Begin at the first line and end at the line containing "of condensed milk.". Extract exactly those lines.

▽

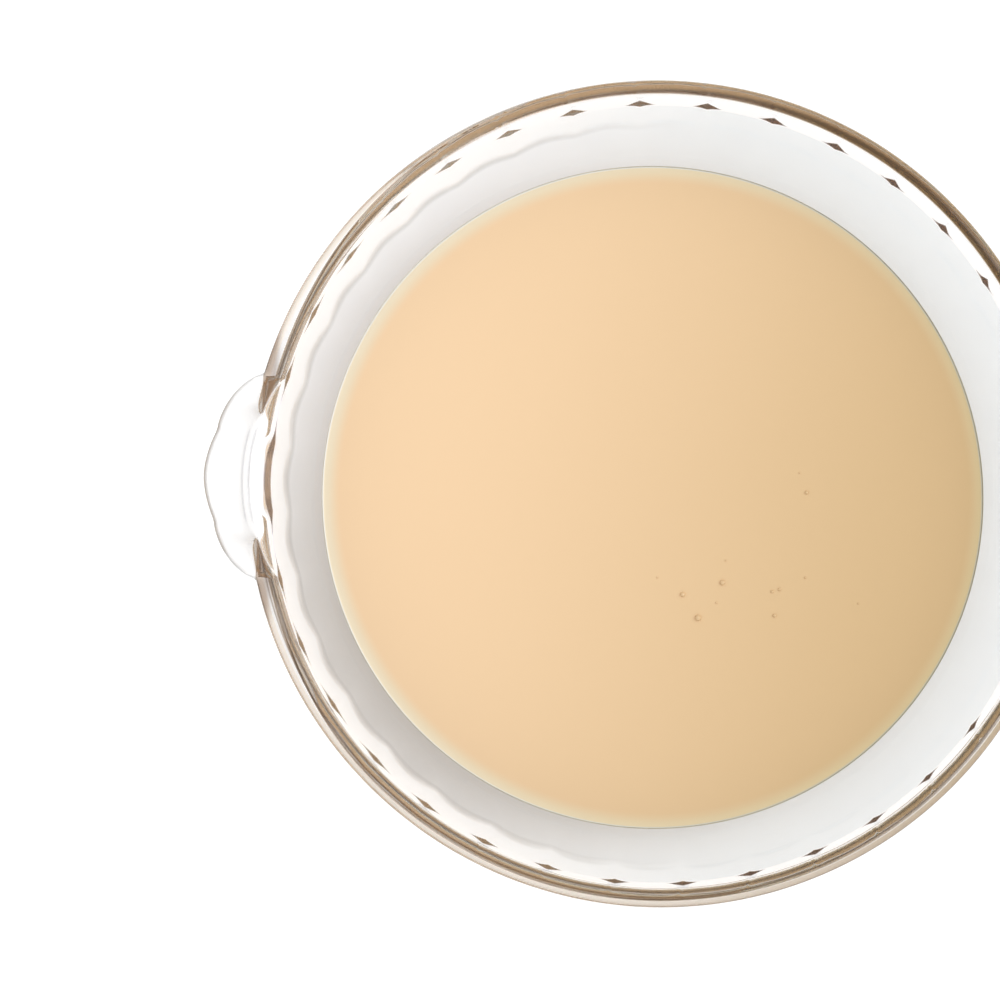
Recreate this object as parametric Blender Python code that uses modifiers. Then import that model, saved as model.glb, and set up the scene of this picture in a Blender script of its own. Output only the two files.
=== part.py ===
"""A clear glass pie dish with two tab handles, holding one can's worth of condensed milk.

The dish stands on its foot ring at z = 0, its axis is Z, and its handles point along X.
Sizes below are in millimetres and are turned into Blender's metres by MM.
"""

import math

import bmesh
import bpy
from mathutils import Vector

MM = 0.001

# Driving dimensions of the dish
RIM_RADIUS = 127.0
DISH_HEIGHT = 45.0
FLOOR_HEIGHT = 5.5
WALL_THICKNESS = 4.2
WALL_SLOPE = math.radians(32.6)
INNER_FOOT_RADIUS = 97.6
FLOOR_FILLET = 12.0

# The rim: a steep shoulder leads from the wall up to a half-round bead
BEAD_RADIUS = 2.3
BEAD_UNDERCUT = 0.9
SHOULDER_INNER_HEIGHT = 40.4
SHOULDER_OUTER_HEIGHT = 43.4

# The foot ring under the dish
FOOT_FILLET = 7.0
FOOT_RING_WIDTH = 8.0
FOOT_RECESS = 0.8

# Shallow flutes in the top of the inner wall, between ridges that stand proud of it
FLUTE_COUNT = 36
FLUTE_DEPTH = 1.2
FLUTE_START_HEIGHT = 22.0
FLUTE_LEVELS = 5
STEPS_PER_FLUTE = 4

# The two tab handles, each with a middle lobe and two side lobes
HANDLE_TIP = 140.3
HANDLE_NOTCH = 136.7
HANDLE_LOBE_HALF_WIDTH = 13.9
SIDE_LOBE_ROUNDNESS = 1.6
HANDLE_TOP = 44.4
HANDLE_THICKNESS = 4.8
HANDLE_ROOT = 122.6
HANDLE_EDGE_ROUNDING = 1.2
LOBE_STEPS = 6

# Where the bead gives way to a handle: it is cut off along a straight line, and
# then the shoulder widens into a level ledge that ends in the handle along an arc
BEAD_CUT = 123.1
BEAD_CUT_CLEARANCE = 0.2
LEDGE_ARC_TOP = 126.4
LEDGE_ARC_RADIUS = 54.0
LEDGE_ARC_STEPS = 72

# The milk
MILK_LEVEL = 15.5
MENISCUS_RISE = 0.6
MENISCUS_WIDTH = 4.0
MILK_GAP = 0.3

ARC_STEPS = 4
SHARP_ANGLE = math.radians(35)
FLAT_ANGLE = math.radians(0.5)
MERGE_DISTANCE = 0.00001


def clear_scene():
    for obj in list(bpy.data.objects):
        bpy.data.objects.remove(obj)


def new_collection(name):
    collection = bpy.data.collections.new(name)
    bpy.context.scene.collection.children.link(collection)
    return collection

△

**Response**
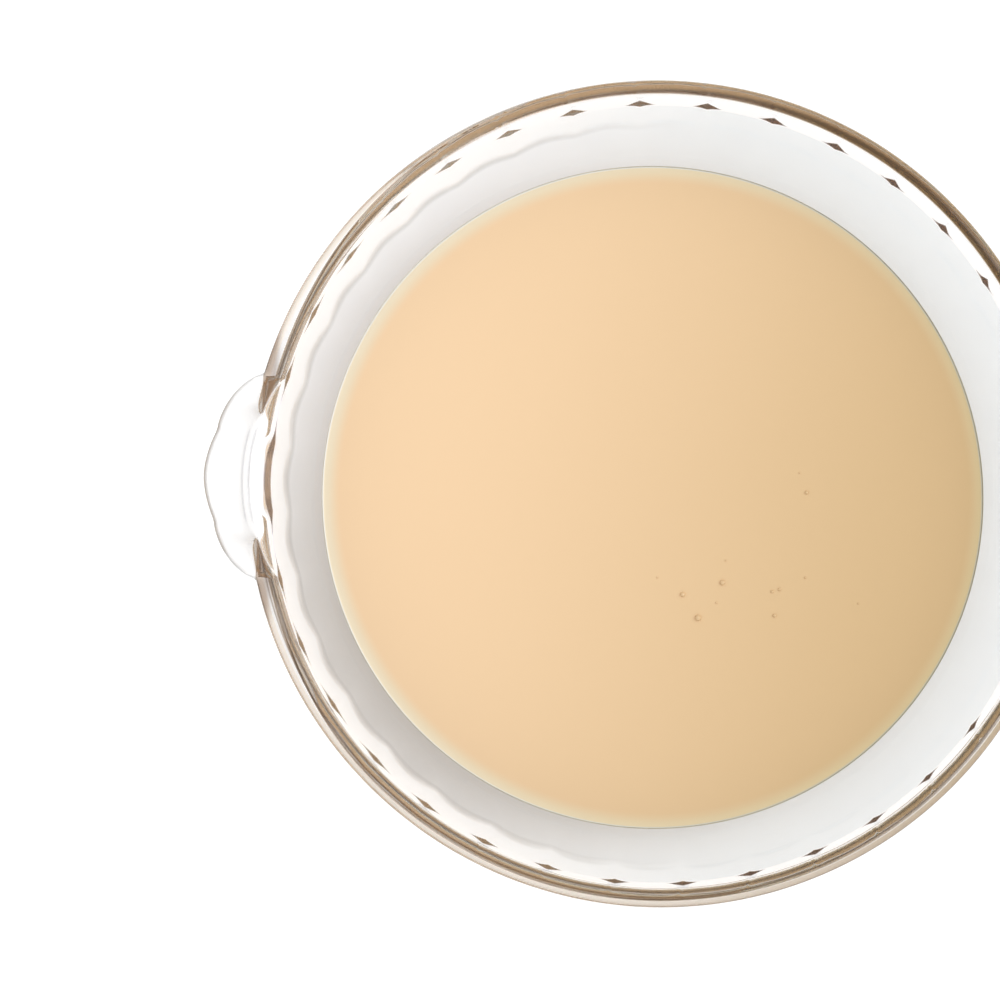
Recreate this object as parametric Blender Python code that uses modifiers. Then import that model, saved as model.glb, and set up the scene of this picture in a Blender script of its own. Output only the two files.
=== part.py ===
"""A clear glass pie dish with two tab handles, holding one can's worth of condensed milk.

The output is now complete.